Keputusan PM Xanana Gusmao melepas Bere atas desakan Indonesia membuat berbagai pihak, termasuk kalangan PBB, marah-marah.

Mengapa pemerintah Indonesia perlu membela seorang Wakil Camat Belu, NTT, Nusa Tenggara Timur, yang sudah didakwa aparat hukum PBB sebagai penjahat kemanusiaan?

Tetangga
Dubes Edi Setyabudi: 
"Era baru sudah dibangun sejak reformasi. Kita bisa memilih sahabat di mana pun, tetapi kita tidak bisa memilih siapa yang akan jadi tetangga kita. Jadi memang reformasi. Membuka satu era baru, memberikan dampak antara lain keputusan untuk memberikan kesempatan kepada masyarakat di sini untuk menentukan hari depannya."

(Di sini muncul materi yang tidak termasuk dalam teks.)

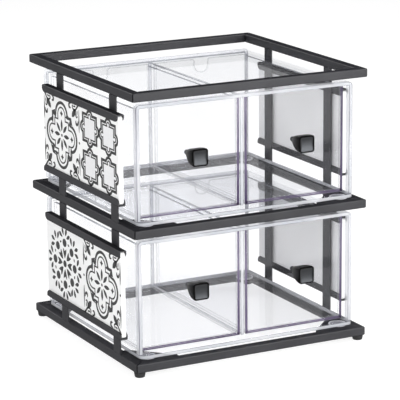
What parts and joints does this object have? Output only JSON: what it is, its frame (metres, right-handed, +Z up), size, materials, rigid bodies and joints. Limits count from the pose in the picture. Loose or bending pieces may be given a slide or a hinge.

Demikian Duta Besar Edi Setyabudi menyambut ulang tahun referendum Timor Leste sebagai era baru. Gayung pun saling-bersambut. Esoknya Presiden Jose Ramos-Horta dalam peringatan ulang tahun referendum sekali lagi mengajak menutup masa silam. Indonesia akan mencapai keadilan dengan caranya sendiri, katanya.

Jose Ramos-Horta: "I have a faith, slowly, gradually, steadily, justice will prevail."

Namun pada saat yang sama, ada ketegangan di balik perayaan karena tamu yang dinantikan masih menunggu di bandara Kupang. Menlu Hasan Wirayudha baru bertolak ke Dili setelah PM Xanana Gusmao memberitahu bahwa Martenus Bere telah dibawa ke KBRI. Mengapa Jakarta berkeras menuntut Bere dibebaskan?

Milisi kejam
Martenus Bere, warga Suai yang tinggal di NTT memimpin Laksaur, salah satu milisi yang terkenal kejam di tahun 1999. Awal Agustus dia ke Suai dan ditahan polisi PBB CivPol.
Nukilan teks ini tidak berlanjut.